* SOURCE DATA:
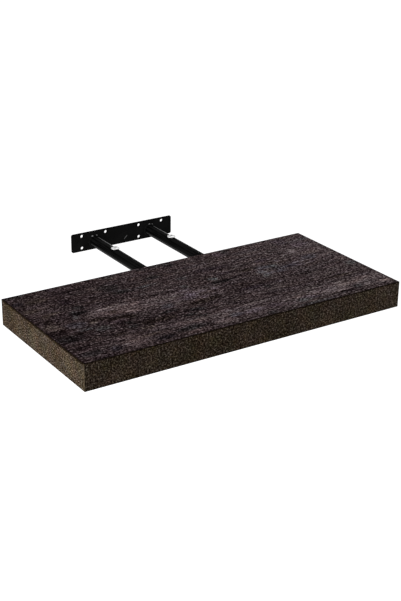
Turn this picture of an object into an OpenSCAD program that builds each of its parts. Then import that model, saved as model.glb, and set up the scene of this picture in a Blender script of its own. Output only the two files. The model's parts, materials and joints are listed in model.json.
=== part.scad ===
// Hollow-core wall shelf on a hidden steel bracket. Units are millimetres.
// The board stands pulled forward along the bracket's two tubes, so that both parts show.
// Origin: centre of the wall plate's back face. +X along the shelf, +Y into the wall, +Z up.

/* [Board] */
// Length of the board, edge bands included
board_len = 500; // [400:10:900]
// Depth of the board from its front to the wall
board_depth = 235; // [180:5:300]
// Thickness of the board
board_t = 38; // [36:1:50]
// Thickness of the top and bottom panels
skin_t = 3; // [2:0.5:4]
// Thickness of the edge bands on the front and the two ends
band_t = 1; // [0.6:0.1:2]
// Width of the eased edge along the board's visible corners
edge_ease = 0.5; // [0.2:0.1:0.5]

/* [Inner frame] */
// Width of the front rail
front_rail_w = 20; // [15:1:40]
// Width of the back rail, which carries most of the load
back_rail_w = 30; // [20:1:40]
// Width of the two end rails
end_rail_w = 20; // [15:1:40]
// Wood beside each tube in its socket block
block_wall = 12; // [8:1:16]
// Nominal width of one honeycomb cell
cell_w = 22; // [16:1:40]
// Nominal length of one honeycomb cell, front to back
cell_l = 26; // [18:1:45]
// Thickness of the honeycomb's glued paper walls
paper_t = 0.6; // [0.4:0.1:1.2]

/* [Bracket] */
// Distance between the two tubes' axes
tube_spacing = 100; // [80:1:140]
// Outer diameter of the tubes
tube_d = 17.2; // [12:0.2:18]
// Wall thickness of the tubes
tube_wall = 2; // [1.5:0.1:3]
// How far the tubes lie below the plate's mid-height
tube_drop = 2; // [0:0.5:3]
// Thickness of the wall plate
plate_t = 2.5; // [2:0.5:4]
// Corner radius of the wall plate
plate_corner_r = 3; // [1:0.5:5]
// Space above and below the plate inside the board
plate_play = 1; // [0.5:0.5:3]
// Leg of the weld bead round each tube's foot
weld_leg = 2.5; // [1.5:0.5:4]
// How far the bracket sits to the right of the board's middle
bracket_offset = 41; // [-60:1:60]

/* [Wall holes] */
// Diameter of the wall plate's screw holes
hole_d = 4.8; // [4:0.1:7]
// Distance from a tube's axis to the holes between the tubes
hole_to_tube = 20; // [16:1:26]
// Distance from a tube's axis to the holes outside the tubes
outer_hole_to_tube = 22; // [16:1:30]
// Distance from the outer holes to the plate's ends
hole_to_end = 18; // [8:1:30]
// Distance from the holes to the plate's upper and lower edges
hole_to_edge = 5.25; // [5:0.25:9]

/* [Levelling screws] */
// Distance of the screws from the wall plate
screw_from_plate = 66; // [30:1:100]
// Thread diameter of the levelling screws
screw_d = 6; // [4:1:8]
// Length of the screws under their heads
screw_len = 12; // [9:1:14]
// Diameter of the domed screw heads
head_d = 13; // [11:0.5:15]
// Height of the domed screw heads
head_h = 2.5; // [2:0.1:4]
// Height of the upright rim under a head's dome
head_rim = 0.9; // [0.5:0.1:1.5]
// Length of each arm pair of the cross recess
recess_len = 6.4; // [4:0.2:8]
// Width of the cross recess
recess_w = 1.2; // [0.8:0.1:2]
// Depth of the cross recess
recess_deep = 1.3; // [0.8:0.1:1.8]
// Angle of the cross recess against the tube
recess_turn = 12; // [0:1:90]
// Chamfer at the tip of the screws
tip_chamfer = 0.8; // [0.4:0.1:1.5]

/* [Fits] */
// Tube length still inside the board as it stands
rest_hold = 23; // [15:1:60]
// Clearance round a tube in its socket
tube_play = 0.3; // [0.2:0.05:0.5]
// Clearance round the screw's thread in the tube wall
thread_play = 0.05; // [0.02:0.01:0.1]
// Clearance under a screw's head
head_seat = 0.3; // [0.2:0.05:0.5]
// Clearance beside a screw's head in its key slot
slot_play = 0.5; // [0.3:0.1:1]
// Clearance ahead of a screw's head at the end of its key slot
slot_end_play = 3; // [1:0.5:6]
// Clearance between the weld beads and the back rail
weld_play = 1; // [0.5:0.5:3]
// Clearance between the tubes' tips and the front rail
tip_play = 6.5; // [3:0.5:15]

/* [Hidden] */
$fn = 64;
// Overrun of a cut past the face it leaves
cut = 1;
// Share of a honeycomb cell's length from one row to the next
row_share = 0.75;
// Share of a honeycomb cell's length from its middle to its shoulders
shoulder_share = 0.25;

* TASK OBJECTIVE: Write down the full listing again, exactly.

* RESULT:
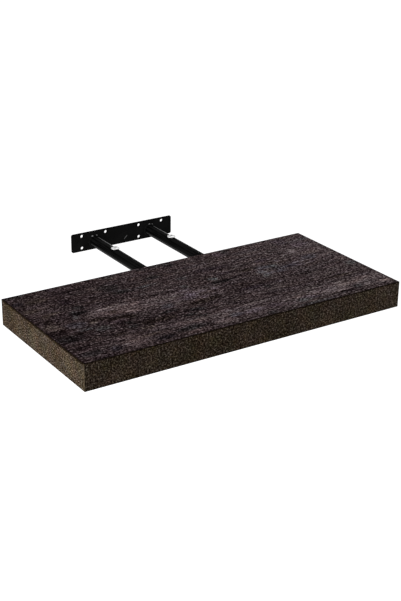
Turn this picture of an object into an OpenSCAD program that builds each of its parts. Then import that model, saved as model.glb, and set up the scene of this picture in a Blender script of its own. Output only the two files. The model's parts, materials and joints are listed in model.json.
=== part.scad ===
// Hollow-core wall shelf on a hidden steel bracket. Units are millimetres.
// The board stands pulled forward along the bracket's two tubes, so that both parts show.
// Origin: centre of the wall plate's back face. +X along the shelf, +Y into the wall, +Z up.

/* [Board] */
// Length of the board, edge bands included
board_len = 500; // [400:10:900]
// Depth of the board from its front to the wall
board_depth = 235; // [180:5:300]
// Thickness of the board
board_t = 38; // [36:1:50]
// Thickness of the top and bottom panels
skin_t = 3; // [2:0.5:4]
// Thickness of the edge bands on the front and the two ends
band_t = 1; // [0.6:0.1:2]
// Width of the eased edge along the board's visible corners
edge_ease = 0.5; // [0.2:0.1:0.5]

/* [Inner frame] */
// Width of the front rail
front_rail_w = 20; // [15:1:40]
// Width of the back rail, which carries most of the load
back_rail_w = 30; // [20:1:40]
// Width of the two end rails
end_rail_w = 20; // [15:1:40]
// Wood beside each tube in its socket block
block_wall = 12; // [8:1:16]
// Nominal width of one honeycomb cell
cell_w = 22; // [16:1:40]
// Nominal length of one honeycomb cell, front to back
cell_l = 26; // [18:1:45]
// Thickness of the honeycomb's glued paper walls
paper_t = 0.6; // [0.4:0.1:1.2]

/* [Bracket] */
// Distance between the two tubes' axes
tube_spacing = 100; // [80:1:140]
// Outer diameter of the tubes
tube_d = 17.2; // [12:0.2:18]
// Wall thickness of the tubes
tube_wall = 2; // [1.5:0.1:3]
// How far the tubes lie below the plate's mid-height
tube_drop = 2; // [0:0.5:3]
// Thickness of the wall plate
plate_t = 2.5; // [2:0.5:4]
// Corner radius of the wall plate
plate_corner_r = 3; // [1:0.5:5]
// Space above and below the plate inside the board
plate_play = 1; // [0.5:0.5:3]
// Leg of the weld bead round each tube's foot
weld_leg = 2.5; // [1.5:0.5:4]
// How far the bracket sits to the right of the board's middle
bracket_offset = 41; // [-60:1:60]

/* [Wall holes] */
// Diameter of the wall plate's screw holes
hole_d = 4.8; // [4:0.1:7]
// Distance from a tube's axis to the holes between the tubes
hole_to_tube = 20; // [16:1:26]
// Distance from a tube's axis to the holes outside the tubes
outer_hole_to_tube = 22; // [16:1:30]
// Distance from the outer holes to the plate's ends
hole_to_end = 18; // [8:1:30]
// Distance from the holes to the plate's upper and lower edges
hole_to_edge = 5.25; // [5:0.25:9]

/* [Levelling screws] */
// Distance of the screws from the wall plate
screw_from_plate = 66; // [30:1:100]
// Thread diameter of the levelling screws
screw_d = 6; // [4:1:8]
// Length of the screws under their heads
screw_len = 12; // [9:1:14]
// Diameter of the domed screw heads
head_d = 13; // [11:0.5:15]
// Height of the domed screw heads
head_h = 2.5; // [2:0.1:4]
// Height of the upright rim under a head's dome
head_rim = 0.9; // [0.5:0.1:1.5]
// Length of each arm pair of the cross recess
recess_len = 6.4; // [4:0.2:8]
// Width of the cross recess
recess_w = 1.2; // [0.8:0.1:2]
// Depth of the cross recess
recess_deep = 1.3; // [0.8:0.1:1.8]
// Angle of the cross recess against the tube
recess_turn = 12; // [0:1:90]
// Chamfer at the tip of the screws
tip_chamfer = 0.8; // [0.4:0.1:1.5]

/* [Fits] */
// Tube length still inside the board as it stands
rest_hold = 23; // [15:1:60]
// Clearance round a tube in its socket
tube_play = 0.3; // [0.2:0.05:0.5]
// Clearance round the screw's thread in the tube wall
thread_play = 0.05; // [0.02:0.01:0.1]
// Clearance under a screw's head
head_seat = 0.3; // [0.2:0.05:0.5]
// Clearance beside a screw's head in its key slot
slot_play = 0.5; // [0.3:0.1:1]
// Clearance ahead of a screw's head at the end of its key slot
slot_end_play = 3; // [1:0.5:6]
// Clearance between the weld beads and the back rail
weld_play = 1; // [0.5:0.5:3]
// Clearance between the tubes' tips and the front rail
tip_play = 6.5; // [3:0.5:15]

/* [Hidden] */
$fn = 64;
// Overrun of a cut past the face it leaves
cut = 1;
// Share of a honeycomb cell's length from one row to the next
row_share = 0.75;
// Share of a honeycomb cell's length from its middle to its shoulders
shoulder_share = 0.25;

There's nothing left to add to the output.